*Stated task:*
Copy every line of the listing exactly.

-- BEGIN Data provided --

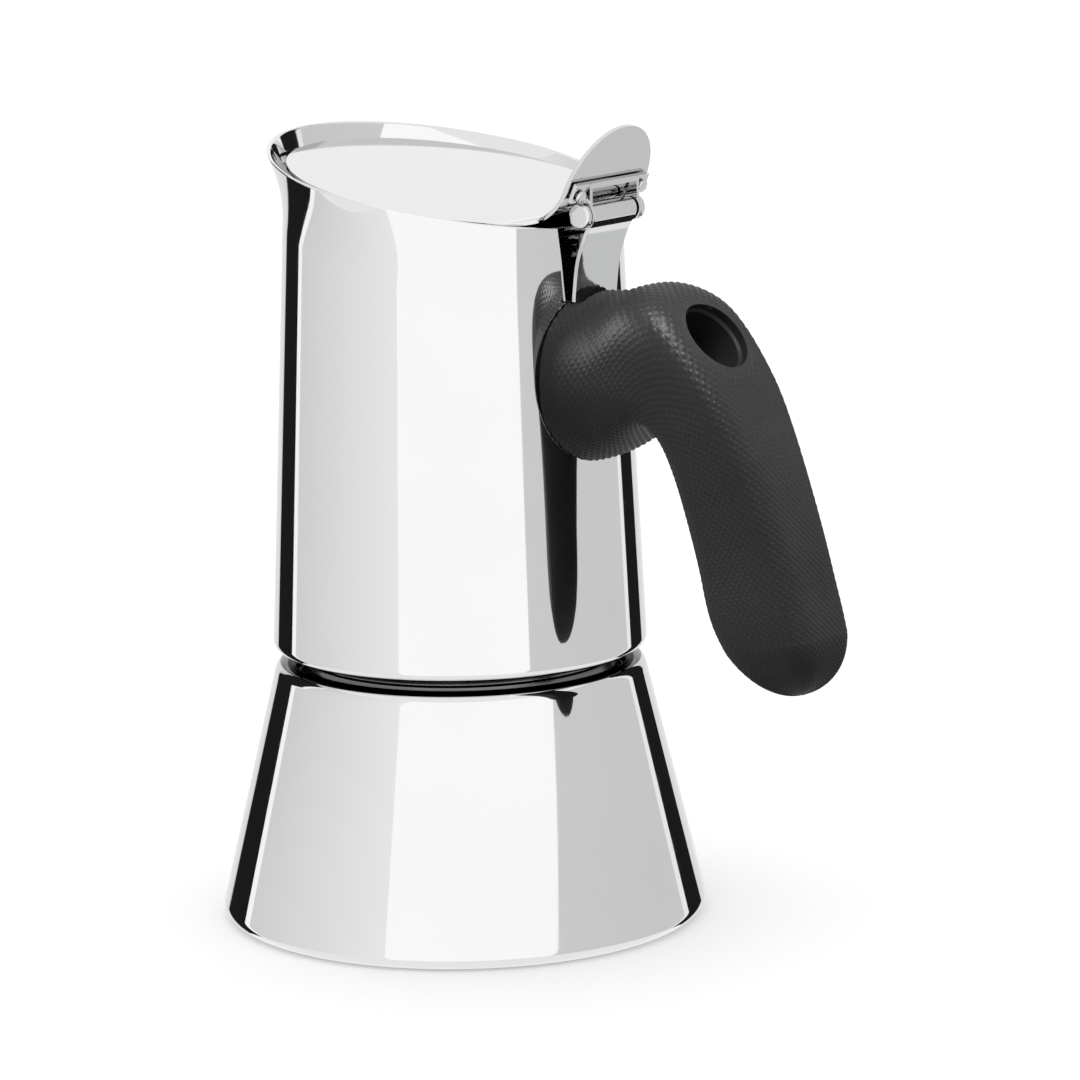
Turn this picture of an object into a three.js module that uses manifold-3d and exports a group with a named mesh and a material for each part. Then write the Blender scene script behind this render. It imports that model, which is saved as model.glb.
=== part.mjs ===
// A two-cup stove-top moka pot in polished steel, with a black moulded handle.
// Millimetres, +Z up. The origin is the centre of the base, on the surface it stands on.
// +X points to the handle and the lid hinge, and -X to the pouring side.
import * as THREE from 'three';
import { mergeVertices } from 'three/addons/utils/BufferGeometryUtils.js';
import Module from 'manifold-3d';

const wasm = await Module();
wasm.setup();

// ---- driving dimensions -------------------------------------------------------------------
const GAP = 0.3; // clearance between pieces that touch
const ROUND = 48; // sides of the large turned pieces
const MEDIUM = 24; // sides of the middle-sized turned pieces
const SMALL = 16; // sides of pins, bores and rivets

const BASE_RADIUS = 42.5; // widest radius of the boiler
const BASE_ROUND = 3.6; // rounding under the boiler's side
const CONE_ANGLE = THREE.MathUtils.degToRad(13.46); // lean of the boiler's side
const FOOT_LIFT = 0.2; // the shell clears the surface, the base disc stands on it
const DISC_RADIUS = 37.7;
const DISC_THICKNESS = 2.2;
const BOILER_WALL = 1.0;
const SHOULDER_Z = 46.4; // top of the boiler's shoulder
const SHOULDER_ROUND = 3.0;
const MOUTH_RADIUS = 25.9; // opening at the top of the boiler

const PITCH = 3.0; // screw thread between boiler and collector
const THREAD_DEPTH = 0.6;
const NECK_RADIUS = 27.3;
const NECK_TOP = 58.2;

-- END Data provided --

*Exercise response:*
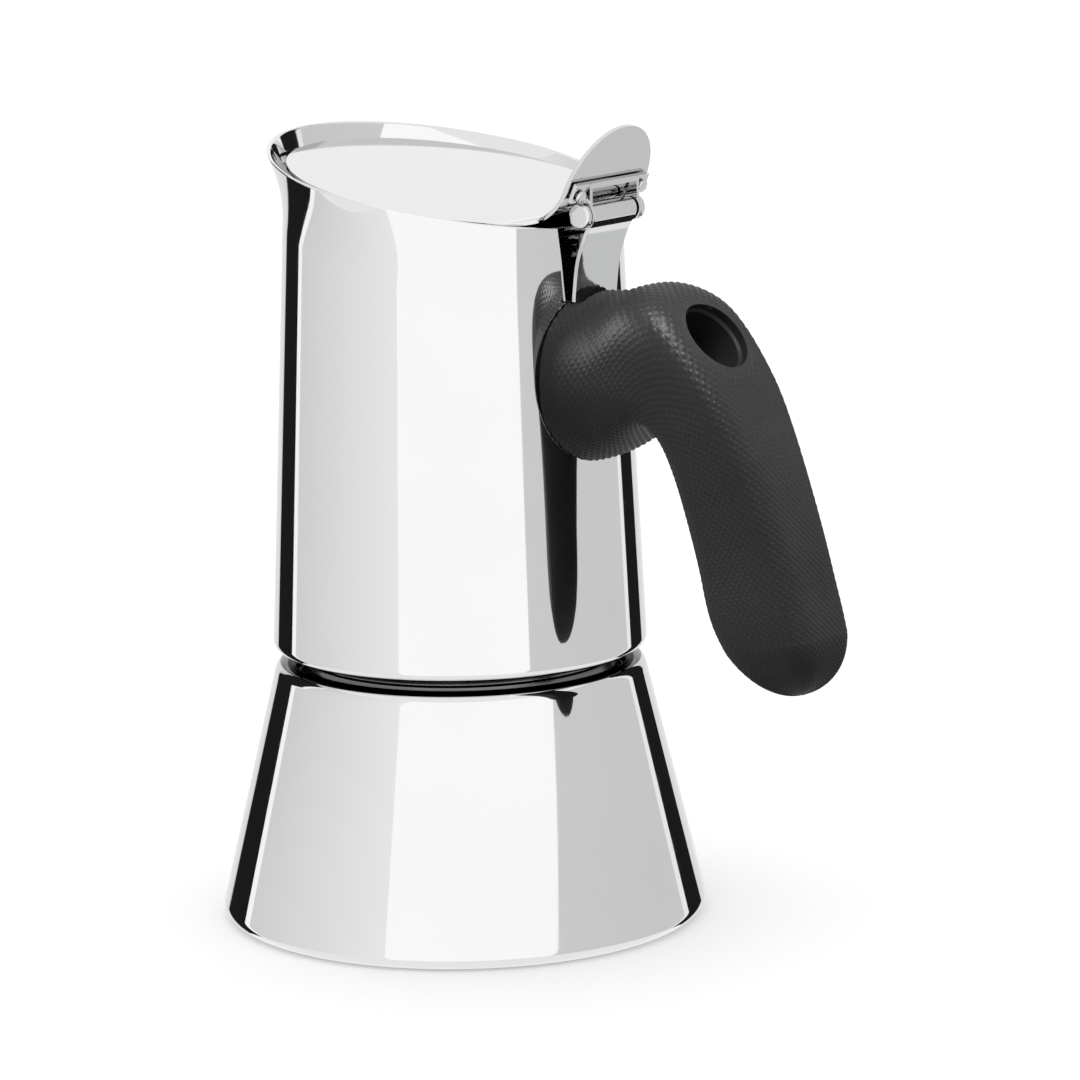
Turn this picture of an object into a three.js module that uses manifold-3d and exports a group with a named mesh and a material for each part. Then write the Blender scene script behind this render. It imports that model, which is saved as model.glb.
=== part.mjs ===
// A two-cup stove-top moka pot in polished steel, with a black moulded handle.
// Millimetres, +Z up. The origin is the centre of the base, on the surface it stands on.
// +X points to the handle and the lid hinge, and -X to the pouring side.
import * as THREE from 'three';
import { mergeVertices } from 'three/addons/utils/BufferGeometryUtils.js';
import Module from 'manifold-3d';

const wasm = await Module();
wasm.setup();

// ---- driving dimensions -------------------------------------------------------------------
const GAP = 0.3; // clearance between pieces that touch
const ROUND = 48; // sides of the large turned pieces
const MEDIUM = 24; // sides of the middle-sized turned pieces
const SMALL = 16; // sides of pins, bores and rivets

const BASE_RADIUS = 42.5; // widest radius of the boiler
const BASE_ROUND = 3.6; // rounding under the boiler's side
const CONE_ANGLE = THREE.MathUtils.degToRad(13.46); // lean of the boiler's side
const FOOT_LIFT = 0.2; // the shell clears the surface, the base disc stands on it
const DISC_RADIUS = 37.7;
const DISC_THICKNESS = 2.2;
const BOILER_WALL = 1.0;
const SHOULDER_Z = 46.4; // top of the boiler's shoulder
const SHOULDER_ROUND = 3.0;
const MOUTH_RADIUS = 25.9; // opening at the top of the boiler

const PITCH = 3.0; // screw thread between boiler and collector
const THREAD_DEPTH = 0.6;
const NECK_RADIUS = 27.3;
const NECK_TOP = 58.2;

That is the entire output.